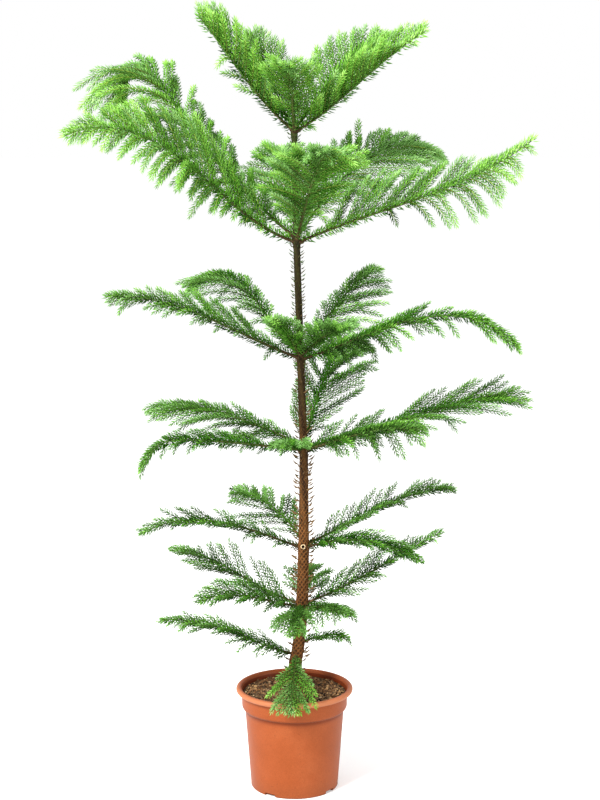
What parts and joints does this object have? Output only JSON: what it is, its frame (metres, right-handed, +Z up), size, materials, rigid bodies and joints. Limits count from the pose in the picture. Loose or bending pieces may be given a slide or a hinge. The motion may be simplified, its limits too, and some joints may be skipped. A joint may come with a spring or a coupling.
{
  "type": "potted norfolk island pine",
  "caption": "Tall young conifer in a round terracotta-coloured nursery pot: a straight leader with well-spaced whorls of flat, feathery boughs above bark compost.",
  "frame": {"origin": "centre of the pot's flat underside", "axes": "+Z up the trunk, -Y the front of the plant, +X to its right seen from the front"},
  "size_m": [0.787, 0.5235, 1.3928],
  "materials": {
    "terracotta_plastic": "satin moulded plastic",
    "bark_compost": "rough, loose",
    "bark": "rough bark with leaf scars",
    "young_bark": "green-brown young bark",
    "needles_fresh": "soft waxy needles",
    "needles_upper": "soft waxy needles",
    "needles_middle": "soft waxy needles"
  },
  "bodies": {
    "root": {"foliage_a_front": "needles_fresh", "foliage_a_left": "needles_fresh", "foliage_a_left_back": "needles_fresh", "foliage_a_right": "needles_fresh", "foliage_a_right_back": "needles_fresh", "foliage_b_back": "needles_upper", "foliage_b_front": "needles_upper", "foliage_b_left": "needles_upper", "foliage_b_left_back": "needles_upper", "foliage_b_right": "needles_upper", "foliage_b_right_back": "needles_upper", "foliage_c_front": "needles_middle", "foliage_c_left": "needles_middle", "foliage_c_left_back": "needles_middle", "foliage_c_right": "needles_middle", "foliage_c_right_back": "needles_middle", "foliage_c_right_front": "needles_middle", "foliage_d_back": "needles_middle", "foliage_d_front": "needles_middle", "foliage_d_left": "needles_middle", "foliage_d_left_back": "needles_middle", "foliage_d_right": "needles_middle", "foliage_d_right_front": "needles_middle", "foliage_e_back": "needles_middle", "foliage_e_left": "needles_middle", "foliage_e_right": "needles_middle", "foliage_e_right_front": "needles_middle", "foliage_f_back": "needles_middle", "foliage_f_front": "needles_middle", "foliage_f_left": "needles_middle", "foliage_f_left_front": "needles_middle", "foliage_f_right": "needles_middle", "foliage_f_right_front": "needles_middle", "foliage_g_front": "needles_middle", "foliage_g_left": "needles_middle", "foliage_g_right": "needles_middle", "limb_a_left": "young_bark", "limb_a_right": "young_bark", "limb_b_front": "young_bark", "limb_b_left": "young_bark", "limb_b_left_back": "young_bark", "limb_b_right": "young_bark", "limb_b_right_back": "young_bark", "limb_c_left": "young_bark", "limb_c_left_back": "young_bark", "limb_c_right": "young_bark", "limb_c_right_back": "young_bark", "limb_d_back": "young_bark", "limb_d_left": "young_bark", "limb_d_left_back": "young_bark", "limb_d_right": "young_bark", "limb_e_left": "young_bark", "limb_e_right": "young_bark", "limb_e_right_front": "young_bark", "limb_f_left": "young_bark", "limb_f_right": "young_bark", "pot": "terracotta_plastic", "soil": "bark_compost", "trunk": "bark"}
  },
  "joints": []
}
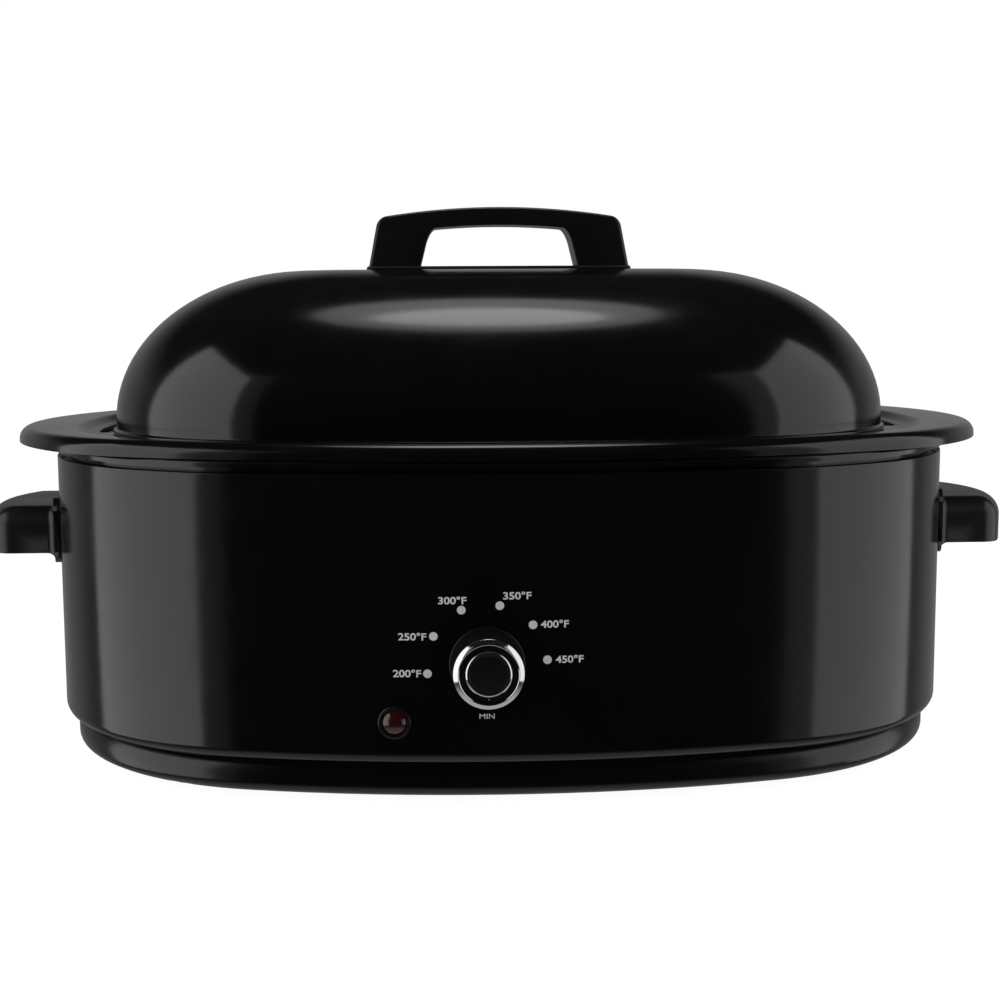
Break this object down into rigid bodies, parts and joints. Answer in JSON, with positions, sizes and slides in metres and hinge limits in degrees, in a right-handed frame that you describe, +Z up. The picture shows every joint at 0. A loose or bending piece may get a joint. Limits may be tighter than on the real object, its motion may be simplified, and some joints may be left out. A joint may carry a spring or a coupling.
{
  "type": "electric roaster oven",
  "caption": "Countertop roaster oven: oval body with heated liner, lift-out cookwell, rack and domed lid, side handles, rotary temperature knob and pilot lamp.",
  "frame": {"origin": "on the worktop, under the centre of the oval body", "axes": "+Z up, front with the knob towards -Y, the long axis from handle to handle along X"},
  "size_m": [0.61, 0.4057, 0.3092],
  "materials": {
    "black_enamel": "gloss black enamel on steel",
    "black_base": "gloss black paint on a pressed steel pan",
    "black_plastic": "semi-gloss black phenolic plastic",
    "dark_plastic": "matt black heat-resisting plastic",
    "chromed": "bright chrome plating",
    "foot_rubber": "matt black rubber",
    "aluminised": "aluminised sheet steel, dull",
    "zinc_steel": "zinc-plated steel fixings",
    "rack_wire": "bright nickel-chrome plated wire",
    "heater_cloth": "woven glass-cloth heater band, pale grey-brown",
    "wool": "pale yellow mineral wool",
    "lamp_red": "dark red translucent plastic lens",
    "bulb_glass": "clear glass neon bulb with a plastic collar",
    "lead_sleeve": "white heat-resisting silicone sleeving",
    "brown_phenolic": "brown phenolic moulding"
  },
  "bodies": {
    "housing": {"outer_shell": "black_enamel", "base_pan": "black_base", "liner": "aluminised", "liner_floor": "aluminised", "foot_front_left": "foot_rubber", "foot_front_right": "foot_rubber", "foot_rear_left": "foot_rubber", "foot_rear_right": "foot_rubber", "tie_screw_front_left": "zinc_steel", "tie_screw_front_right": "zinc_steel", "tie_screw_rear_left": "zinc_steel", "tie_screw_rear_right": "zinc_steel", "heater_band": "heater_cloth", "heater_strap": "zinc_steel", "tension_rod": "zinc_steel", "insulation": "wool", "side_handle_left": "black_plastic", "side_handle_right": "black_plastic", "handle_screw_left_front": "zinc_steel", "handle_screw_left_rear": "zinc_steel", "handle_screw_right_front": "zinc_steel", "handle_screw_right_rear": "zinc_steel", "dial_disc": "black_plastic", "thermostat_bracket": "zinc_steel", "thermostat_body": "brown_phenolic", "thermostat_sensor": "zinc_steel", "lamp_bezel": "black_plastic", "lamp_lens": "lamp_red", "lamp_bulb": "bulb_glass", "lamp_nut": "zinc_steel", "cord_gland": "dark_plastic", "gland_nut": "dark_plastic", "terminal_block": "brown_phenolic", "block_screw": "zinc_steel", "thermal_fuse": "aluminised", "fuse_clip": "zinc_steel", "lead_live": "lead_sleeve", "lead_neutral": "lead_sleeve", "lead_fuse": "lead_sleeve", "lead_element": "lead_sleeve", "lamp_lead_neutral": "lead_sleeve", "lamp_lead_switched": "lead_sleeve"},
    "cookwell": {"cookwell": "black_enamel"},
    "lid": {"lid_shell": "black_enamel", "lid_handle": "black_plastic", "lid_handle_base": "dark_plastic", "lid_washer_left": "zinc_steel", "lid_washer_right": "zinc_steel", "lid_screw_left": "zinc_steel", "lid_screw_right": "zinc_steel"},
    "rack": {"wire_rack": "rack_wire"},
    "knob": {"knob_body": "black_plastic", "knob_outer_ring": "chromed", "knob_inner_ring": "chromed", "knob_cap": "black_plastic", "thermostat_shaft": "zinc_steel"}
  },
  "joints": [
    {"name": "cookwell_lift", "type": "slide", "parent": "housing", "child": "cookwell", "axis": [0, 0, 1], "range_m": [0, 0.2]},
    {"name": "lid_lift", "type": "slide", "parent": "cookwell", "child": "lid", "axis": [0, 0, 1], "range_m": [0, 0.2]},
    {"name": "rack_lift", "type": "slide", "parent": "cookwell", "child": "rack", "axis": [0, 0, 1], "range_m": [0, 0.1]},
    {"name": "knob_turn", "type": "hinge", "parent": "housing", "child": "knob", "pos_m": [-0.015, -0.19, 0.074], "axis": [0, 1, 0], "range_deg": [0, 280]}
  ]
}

WHAT YOU WILL DO ▸
Each line above must be reproduced exactly as it stands.

ANSWER FOR THIS EXERCISE ▸
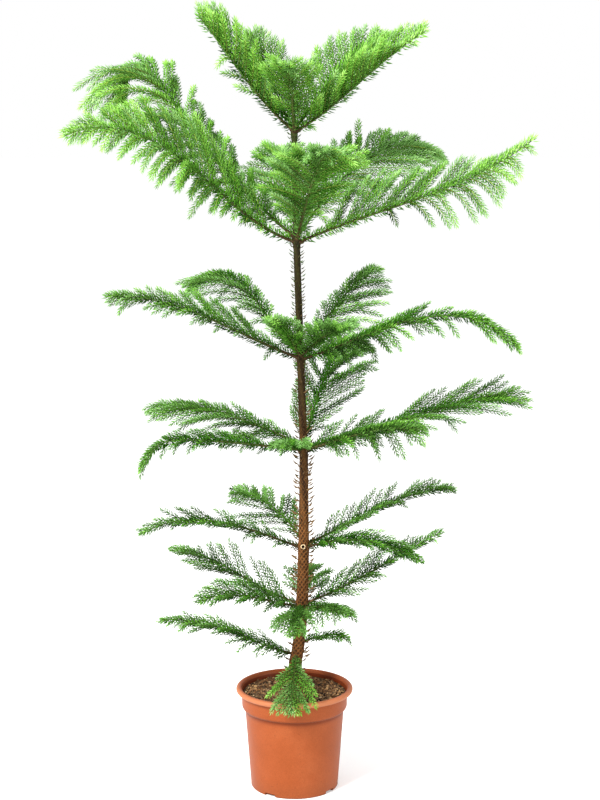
What parts and joints does this object have? Output only JSON: what it is, its frame (metres, right-handed, +Z up), size, materials, rigid bodies and joints. Limits count from the pose in the picture. Loose or bending pieces may be given a slide or a hinge. The motion may be simplified, its limits too, and some joints may be skipped. A joint may come with a spring or a coupling.
{
  "type": "potted norfolk island pine",
  "caption": "Tall young conifer in a round terracotta-coloured nursery pot: a straight leader with well-spaced whorls of flat, feathery boughs above bark compost.",
  "frame": {"origin": "centre of the pot's flat underside", "axes": "+Z up the trunk, -Y the front of the plant, +X to its right seen from the front"},
  "size_m": [0.787, 0.5235, 1.3928],
  "materials": {
    "terracotta_plastic": "satin moulded plastic",
    "bark_compost": "rough, loose",
    "bark": "rough bark with leaf scars",
    "young_bark": "green-brown young bark",
    "needles_fresh": "soft waxy needles",
    "needles_upper": "soft waxy needles",
    "needles_middle": "soft waxy needles"
  },
  "bodies": {
    "root": {"foliage_a_front": "needles_fresh", "foliage_a_left": "needles_fresh", "foliage_a_left_back": "needles_fresh", "foliage_a_right": "needles_fresh", "foliage_a_right_back": "needles_fresh", "foliage_b_back": "needles_upper", "foliage_b_front": "needles_upper", "foliage_b_left": "needles_upper", "foliage_b_left_back": "needles_upper", "foliage_b_right": "needles_upper", "foliage_b_right_back": "needles_upper", "foliage_c_front": "needles_middle", "foliage_c_left": "needles_middle", "foliage_c_left_back": "needles_middle", "foliage_c_right": "needles_middle", "foliage_c_right_back": "needles_middle", "foliage_c_right_front": "needles_middle", "foliage_d_back": "needles_middle", "foliage_d_front": "needles_middle", "foliage_d_left": "needles_middle", "foliage_d_left_back": "needles_middle", "foliage_d_right": "needles_middle", "foliage_d_right_front": "needles_middle", "foliage_e_back": "needles_middle", "foliage_e_left": "needles_middle", "foliage_e_right": "needles_middle", "foliage_e_right_front": "needles_middle", "foliage_f_back": "needles_middle", "foliage_f_front": "needles_middle", "foliage_f_left": "needles_middle", "foliage_f_left_front": "needles_middle", "foliage_f_right": "needles_middle", "foliage_f_right_front": "needles_middle", "foliage_g_front": "needles_middle", "foliage_g_left": "needles_middle", "foliage_g_right": "needles_middle", "limb_a_left": "young_bark", "limb_a_right": "young_bark", "limb_b_front": "young_bark", "limb_b_left": "young_bark", "limb_b_left_back": "young_bark", "limb_b_right": "young_bark", "limb_b_right_back": "young_bark", "limb_c_left": "young_bark", "limb_c_left_back": "young_bark", "limb_c_right": "young_bark", "limb_c_right_back": "young_bark", "limb_d_back": "young_bark", "limb_d_left": "young_bark", "limb_d_left_back": "young_bark", "limb_d_right": "young_bark", "limb_e_left": "young_bark", "limb_e_right": "young_bark", "limb_e_right_front": "young_bark", "limb_f_left": "young_bark", "limb_f_right": "young_bark", "pot": "terracotta_plastic", "soil": "bark_compost", "trunk": "bark"}
  },
  "joints": []
}
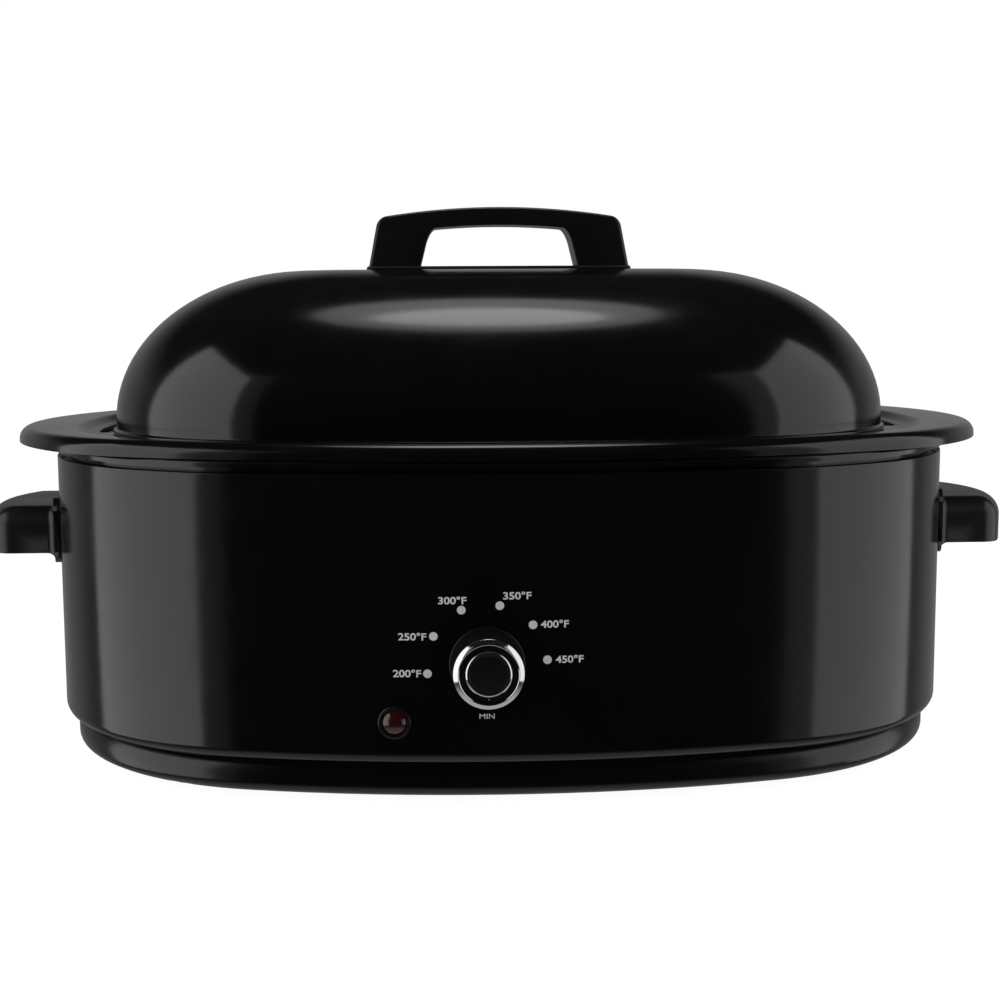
Break this object down into rigid bodies, parts and joints. Answer in JSON, with positions, sizes and slides in metres and hinge limits in degrees, in a right-handed frame that you describe, +Z up. The picture shows every joint at 0. A loose or bending piece may get a joint. Limits may be tighter than on the real object, its motion may be simplified, and some joints may be left out. A joint may carry a spring or a coupling.
{
  "type": "electric roaster oven",
  "caption": "Countertop roaster oven: oval body with heated liner, lift-out cookwell, rack and domed lid, side handles, rotary temperature knob and pilot lamp.",
  "frame": {"origin": "on the worktop, under the centre of the oval body", "axes": "+Z up, front with the knob towards -Y, the long axis from handle to handle along X"},
  "size_m": [0.61, 0.4057, 0.3092],
  "materials": {
    "black_enamel": "gloss black enamel on steel",
    "black_base": "gloss black paint on a pressed steel pan",
    "black_plastic": "semi-gloss black phenolic plastic",
    "dark_plastic": "matt black heat-resisting plastic",
    "chromed": "bright chrome plating",
    "foot_rubber": "matt black rubber",
    "aluminised": "aluminised sheet steel, dull",
    "zinc_steel": "zinc-plated steel fixings",
    "rack_wire": "bright nickel-chrome plated wire",
    "heater_cloth": "woven glass-cloth heater band, pale grey-brown",
    "wool": "pale yellow mineral wool",
    "lamp_red": "dark red translucent plastic lens",
    "bulb_glass": "clear glass neon bulb with a plastic collar",
    "lead_sleeve": "white heat-resisting silicone sleeving",
    "brown_phenolic": "brown phenolic moulding"
  },
  "bodies": {
    "housing": {"outer_shell": "black_enamel", "base_pan": "black_base", "liner": "aluminised", "liner_floor": "aluminised", "foot_front_left": "foot_rubber", "foot_front_right": "foot_rubber", "foot_rear_left": "foot_rubber", "foot_rear_right": "foot_rubber", "tie_screw_front_left": "zinc_steel", "tie_screw_front_right": "zinc_steel", "tie_screw_rear_left": "zinc_steel", "tie_screw_rear_right": "zinc_steel", "heater_band": "heater_cloth", "heater_strap": "zinc_steel", "tension_rod": "zinc_steel", "insulation": "wool", "side_handle_left": "black_plastic", "side_handle_right": "black_plastic", "handle_screw_left_front": "zinc_steel", "handle_screw_left_rear": "zinc_steel", "handle_screw_right_front": "zinc_steel", "handle_screw_right_rear": "zinc_steel", "dial_disc": "black_plastic", "thermostat_bracket": "zinc_steel", "thermostat_body": "brown_phenolic", "thermostat_sensor": "zinc_steel", "lamp_bezel": "black_plastic", "lamp_lens": "lamp_red", "lamp_bulb": "bulb_glass", "lamp_nut": "zinc_steel", "cord_gland": "dark_plastic", "gland_nut": "dark_plastic", "terminal_block": "brown_phenolic", "block_screw": "zinc_steel", "thermal_fuse": "aluminised", "fuse_clip": "zinc_steel", "lead_live": "lead_sleeve", "lead_neutral": "lead_sleeve", "lead_fuse": "lead_sleeve", "lead_element": "lead_sleeve", "lamp_lead_neutral": "lead_sleeve", "lamp_lead_switched": "lead_sleeve"},
    "cookwell": {"cookwell": "black_enamel"},
    "lid": {"lid_shell": "black_enamel", "lid_handle": "black_plastic", "lid_handle_base": "dark_plastic", "lid_washer_left": "zinc_steel", "lid_washer_right": "zinc_steel", "lid_screw_left": "zinc_steel", "lid_screw_right": "zinc_steel"},
    "rack": {"wire_rack": "rack_wire"},
    "knob": {"knob_body": "black_plastic", "knob_outer_ring": "chromed", "knob_inner_ring": "chromed", "knob_cap": "black_plastic", "thermostat_shaft": "zinc_steel"}
  },
  "joints": [
    {"name": "cookwell_lift", "type": "slide", "parent": "housing", "child": "cookwell", "axis": [0, 0, 1], "range_m": [0, 0.2]},
    {"name": "lid_lift", "type": "slide", "parent": "cookwell", "child": "lid", "axis": [0, 0, 1], "range_m": [0, 0.2]},
    {"name": "rack_lift", "type": "slide", "parent": "cookwell", "child": "rack", "axis": [0, 0, 1], "range_m": [0, 0.1]},
    {"name": "knob_turn", "type": "hinge", "parent": "housing", "child": "knob", "pos_m": [-0.015, -0.19, 0.074], "axis": [0, 1, 0], "range_deg": [0, 280]}
  ]
}